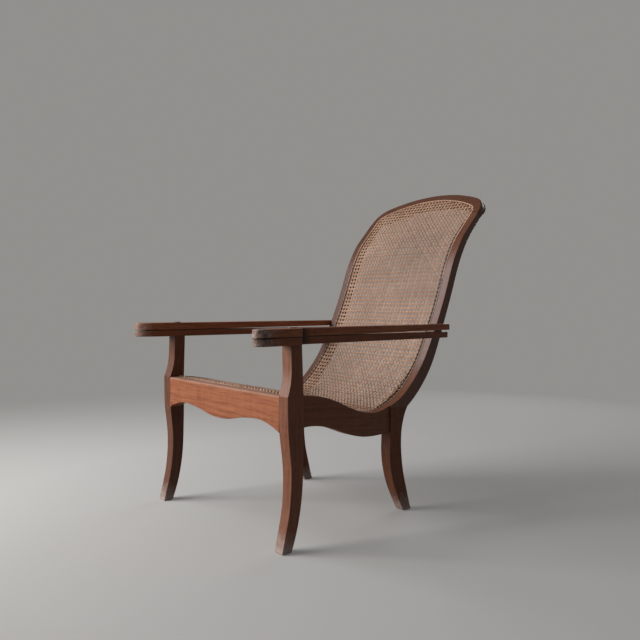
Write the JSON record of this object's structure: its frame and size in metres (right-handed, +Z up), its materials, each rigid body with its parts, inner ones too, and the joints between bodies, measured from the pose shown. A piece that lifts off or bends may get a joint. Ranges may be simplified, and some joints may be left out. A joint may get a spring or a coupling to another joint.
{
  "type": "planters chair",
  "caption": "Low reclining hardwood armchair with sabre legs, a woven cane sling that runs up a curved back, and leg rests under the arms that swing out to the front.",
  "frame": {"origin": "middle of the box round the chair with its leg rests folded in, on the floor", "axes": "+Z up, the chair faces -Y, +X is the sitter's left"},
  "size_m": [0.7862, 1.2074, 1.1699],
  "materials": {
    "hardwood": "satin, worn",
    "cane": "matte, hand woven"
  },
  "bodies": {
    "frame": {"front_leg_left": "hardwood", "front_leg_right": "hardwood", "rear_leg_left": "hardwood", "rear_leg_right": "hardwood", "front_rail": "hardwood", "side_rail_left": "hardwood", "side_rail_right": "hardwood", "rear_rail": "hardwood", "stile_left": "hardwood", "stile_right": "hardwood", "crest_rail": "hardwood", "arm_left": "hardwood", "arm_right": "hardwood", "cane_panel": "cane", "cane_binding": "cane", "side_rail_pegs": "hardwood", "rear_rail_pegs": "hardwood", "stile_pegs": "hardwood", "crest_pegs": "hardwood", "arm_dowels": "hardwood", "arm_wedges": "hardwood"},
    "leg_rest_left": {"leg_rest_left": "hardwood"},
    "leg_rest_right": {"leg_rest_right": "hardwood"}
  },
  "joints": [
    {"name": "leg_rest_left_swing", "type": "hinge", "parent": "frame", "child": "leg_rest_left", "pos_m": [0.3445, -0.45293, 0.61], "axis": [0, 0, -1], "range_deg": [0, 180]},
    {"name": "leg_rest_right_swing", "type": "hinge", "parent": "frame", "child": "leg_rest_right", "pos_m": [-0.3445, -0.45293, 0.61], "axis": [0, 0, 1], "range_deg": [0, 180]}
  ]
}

----------

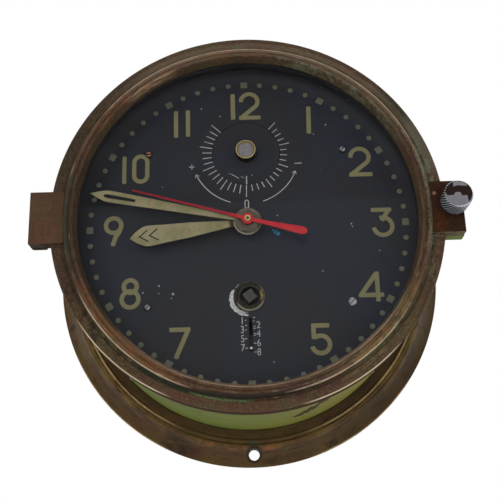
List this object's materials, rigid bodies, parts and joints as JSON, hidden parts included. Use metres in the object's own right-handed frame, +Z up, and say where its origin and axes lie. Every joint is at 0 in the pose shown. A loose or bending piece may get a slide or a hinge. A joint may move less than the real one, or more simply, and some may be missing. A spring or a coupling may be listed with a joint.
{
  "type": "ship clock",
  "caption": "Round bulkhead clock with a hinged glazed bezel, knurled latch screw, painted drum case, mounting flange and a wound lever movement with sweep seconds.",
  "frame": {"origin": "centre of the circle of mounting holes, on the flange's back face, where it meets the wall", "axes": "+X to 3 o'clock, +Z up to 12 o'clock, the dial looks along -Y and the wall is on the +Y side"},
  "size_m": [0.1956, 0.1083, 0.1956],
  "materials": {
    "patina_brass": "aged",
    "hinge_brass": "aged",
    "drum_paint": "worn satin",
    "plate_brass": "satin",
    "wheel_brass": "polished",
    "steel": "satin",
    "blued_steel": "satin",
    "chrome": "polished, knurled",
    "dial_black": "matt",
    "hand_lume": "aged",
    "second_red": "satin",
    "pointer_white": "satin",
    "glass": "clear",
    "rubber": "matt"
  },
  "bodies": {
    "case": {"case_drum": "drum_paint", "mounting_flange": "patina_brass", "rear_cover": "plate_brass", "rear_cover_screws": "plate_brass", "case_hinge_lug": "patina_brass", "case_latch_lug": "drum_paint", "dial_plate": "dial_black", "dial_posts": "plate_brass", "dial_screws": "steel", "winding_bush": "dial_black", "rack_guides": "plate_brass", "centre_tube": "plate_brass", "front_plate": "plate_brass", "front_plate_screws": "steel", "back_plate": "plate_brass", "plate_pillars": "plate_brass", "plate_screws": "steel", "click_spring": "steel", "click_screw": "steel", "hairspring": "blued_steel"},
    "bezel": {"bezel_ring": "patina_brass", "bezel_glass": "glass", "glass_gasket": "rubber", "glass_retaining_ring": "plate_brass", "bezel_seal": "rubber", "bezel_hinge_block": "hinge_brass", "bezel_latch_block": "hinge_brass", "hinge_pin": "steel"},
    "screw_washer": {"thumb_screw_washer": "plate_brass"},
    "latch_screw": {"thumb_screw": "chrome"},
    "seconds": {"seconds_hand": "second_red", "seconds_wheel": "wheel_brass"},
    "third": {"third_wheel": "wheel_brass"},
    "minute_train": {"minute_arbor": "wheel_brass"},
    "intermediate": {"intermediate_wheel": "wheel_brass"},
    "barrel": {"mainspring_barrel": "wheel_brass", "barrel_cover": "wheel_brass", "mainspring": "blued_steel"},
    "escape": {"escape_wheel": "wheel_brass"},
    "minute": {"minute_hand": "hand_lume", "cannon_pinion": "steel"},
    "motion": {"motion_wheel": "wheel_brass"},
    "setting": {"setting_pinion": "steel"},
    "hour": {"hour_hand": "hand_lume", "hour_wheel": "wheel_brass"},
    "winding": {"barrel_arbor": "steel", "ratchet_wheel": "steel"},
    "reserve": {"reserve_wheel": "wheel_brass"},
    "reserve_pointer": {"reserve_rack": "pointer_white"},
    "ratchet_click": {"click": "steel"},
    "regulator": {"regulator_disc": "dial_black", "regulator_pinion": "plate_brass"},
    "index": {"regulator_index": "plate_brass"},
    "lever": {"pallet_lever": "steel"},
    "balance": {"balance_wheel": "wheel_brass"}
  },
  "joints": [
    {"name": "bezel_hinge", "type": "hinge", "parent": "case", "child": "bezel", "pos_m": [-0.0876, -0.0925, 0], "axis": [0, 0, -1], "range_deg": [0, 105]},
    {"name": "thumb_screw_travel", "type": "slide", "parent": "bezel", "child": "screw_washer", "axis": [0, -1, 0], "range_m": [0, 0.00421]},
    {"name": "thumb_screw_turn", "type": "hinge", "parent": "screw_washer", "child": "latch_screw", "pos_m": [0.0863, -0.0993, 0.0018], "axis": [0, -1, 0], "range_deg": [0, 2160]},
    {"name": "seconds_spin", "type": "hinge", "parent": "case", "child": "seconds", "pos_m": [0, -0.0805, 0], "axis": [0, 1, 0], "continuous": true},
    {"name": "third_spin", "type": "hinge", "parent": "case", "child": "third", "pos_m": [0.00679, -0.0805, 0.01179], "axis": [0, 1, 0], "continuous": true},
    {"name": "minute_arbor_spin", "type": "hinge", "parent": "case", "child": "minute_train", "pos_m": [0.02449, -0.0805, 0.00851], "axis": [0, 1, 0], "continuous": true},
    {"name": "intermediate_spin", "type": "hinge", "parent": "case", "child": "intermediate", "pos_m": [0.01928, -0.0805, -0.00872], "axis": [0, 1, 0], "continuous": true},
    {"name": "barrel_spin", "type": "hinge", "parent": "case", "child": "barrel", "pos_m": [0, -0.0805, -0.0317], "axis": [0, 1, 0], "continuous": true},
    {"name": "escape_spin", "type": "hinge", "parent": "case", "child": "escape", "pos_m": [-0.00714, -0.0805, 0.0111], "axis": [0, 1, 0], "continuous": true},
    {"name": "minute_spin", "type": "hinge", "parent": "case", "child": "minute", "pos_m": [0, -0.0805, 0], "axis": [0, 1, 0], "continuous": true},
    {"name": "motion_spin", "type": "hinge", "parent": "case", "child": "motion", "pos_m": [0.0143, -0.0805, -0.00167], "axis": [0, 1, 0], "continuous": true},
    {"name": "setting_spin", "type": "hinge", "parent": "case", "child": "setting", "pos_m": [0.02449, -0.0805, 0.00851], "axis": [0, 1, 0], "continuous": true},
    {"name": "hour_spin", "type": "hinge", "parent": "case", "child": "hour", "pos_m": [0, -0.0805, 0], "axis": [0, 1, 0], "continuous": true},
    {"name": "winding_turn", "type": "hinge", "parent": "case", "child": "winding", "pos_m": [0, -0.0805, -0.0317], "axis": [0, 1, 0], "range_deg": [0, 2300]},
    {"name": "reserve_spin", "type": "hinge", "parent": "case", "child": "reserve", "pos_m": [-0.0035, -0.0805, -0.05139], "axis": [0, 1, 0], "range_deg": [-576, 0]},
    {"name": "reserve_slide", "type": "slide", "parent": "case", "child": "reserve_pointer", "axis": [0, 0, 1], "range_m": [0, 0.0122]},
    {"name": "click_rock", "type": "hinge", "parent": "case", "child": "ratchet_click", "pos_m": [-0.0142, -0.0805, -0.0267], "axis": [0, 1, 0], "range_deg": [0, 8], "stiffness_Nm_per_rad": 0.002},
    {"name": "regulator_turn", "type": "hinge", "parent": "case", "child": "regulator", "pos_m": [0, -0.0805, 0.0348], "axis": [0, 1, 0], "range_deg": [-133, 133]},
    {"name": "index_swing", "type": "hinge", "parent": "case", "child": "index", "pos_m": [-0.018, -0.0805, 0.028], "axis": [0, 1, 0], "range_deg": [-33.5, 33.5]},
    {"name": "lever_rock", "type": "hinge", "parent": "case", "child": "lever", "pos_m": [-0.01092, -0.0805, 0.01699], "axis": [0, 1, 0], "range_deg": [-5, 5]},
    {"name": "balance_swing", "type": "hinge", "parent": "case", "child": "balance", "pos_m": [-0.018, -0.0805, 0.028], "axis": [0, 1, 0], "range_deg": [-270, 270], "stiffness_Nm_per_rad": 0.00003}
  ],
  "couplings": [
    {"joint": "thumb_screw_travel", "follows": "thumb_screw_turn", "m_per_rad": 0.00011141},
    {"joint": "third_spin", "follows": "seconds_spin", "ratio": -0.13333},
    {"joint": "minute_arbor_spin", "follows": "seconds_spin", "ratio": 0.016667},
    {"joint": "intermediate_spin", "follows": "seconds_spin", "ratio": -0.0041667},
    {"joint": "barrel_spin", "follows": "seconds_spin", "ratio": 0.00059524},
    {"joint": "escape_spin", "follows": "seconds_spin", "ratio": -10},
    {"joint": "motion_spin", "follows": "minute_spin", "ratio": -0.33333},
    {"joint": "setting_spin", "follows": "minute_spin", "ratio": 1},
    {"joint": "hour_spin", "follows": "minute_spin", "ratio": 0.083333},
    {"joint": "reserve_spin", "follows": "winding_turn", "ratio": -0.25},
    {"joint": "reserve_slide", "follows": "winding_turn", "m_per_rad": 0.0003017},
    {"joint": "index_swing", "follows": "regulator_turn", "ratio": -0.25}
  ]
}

----------

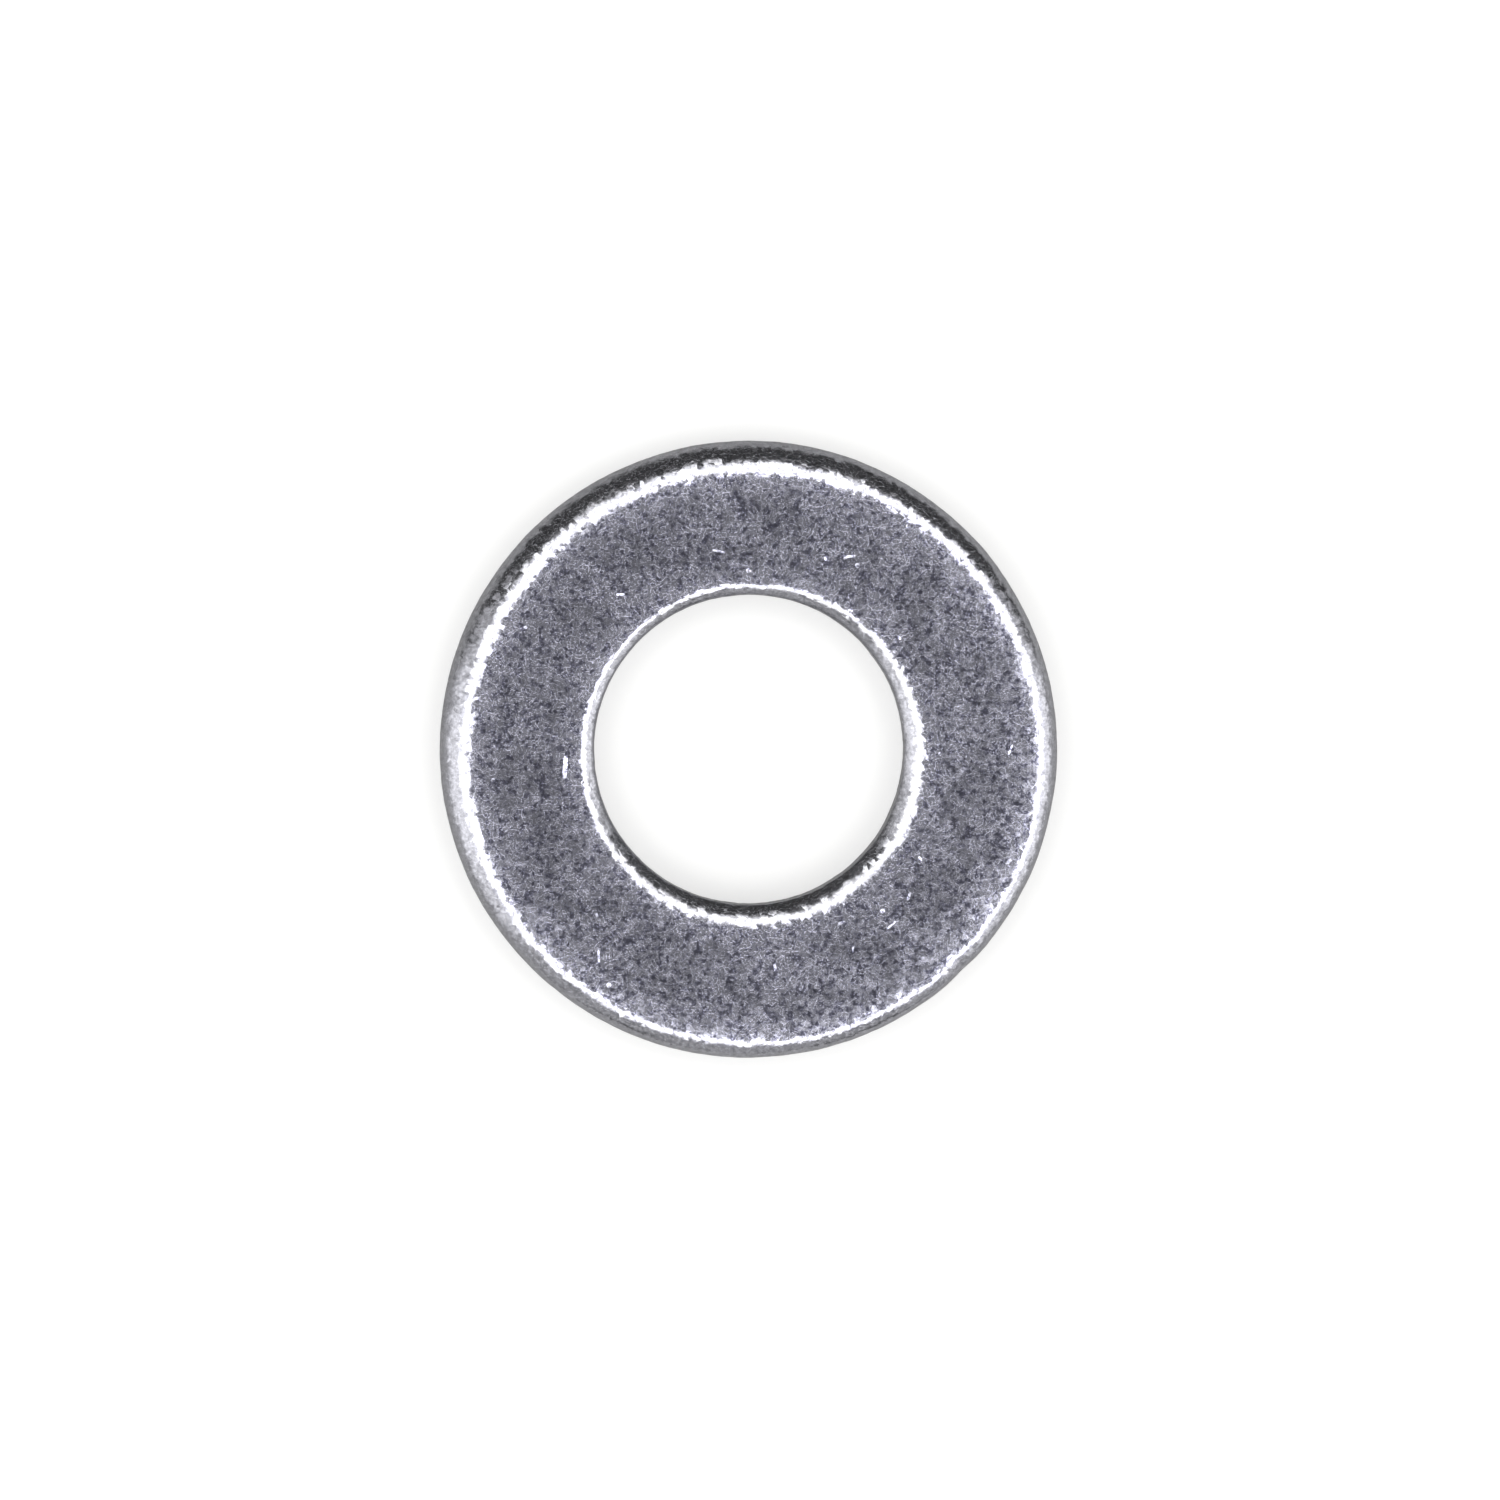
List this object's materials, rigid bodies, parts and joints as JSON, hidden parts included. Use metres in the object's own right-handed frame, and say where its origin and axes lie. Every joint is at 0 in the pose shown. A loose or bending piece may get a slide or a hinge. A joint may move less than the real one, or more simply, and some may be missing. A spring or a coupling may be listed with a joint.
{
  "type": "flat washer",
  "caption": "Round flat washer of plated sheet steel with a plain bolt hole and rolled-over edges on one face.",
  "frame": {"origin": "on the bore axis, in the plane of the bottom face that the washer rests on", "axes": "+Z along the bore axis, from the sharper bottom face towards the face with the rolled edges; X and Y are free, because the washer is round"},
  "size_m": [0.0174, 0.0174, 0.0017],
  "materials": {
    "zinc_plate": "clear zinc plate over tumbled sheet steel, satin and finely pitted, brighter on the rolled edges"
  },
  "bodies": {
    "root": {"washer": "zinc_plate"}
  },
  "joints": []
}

----------

* TASK:
In the records above, locate every line with the string "loose" and copy it.

* EXPECTED ANSWER:
List this object's materials, rigid bodies, parts and joints as JSON, hidden parts included. Use metres in the object's own right-handed frame, +Z up, and say where its origin and axes lie. Every joint is at 0 in the pose shown. A loose or bending piece may get a slide or a hinge. A joint may move less than the real one, or more simply, and some may be missing. A spring or a coupling may be listed with a joint.
List this object's materials, rigid bodies, parts and joints as JSON, hidden parts included. Use metres in the object's own right-handed frame, and say where its origin and axes lie. Every joint is at 0 in the pose shown. A loose or bending piece may get a slide or a hinge. A joint may move less than the real one, or more simply, and some may be missing. A spring or a coupling may be listed with a joint.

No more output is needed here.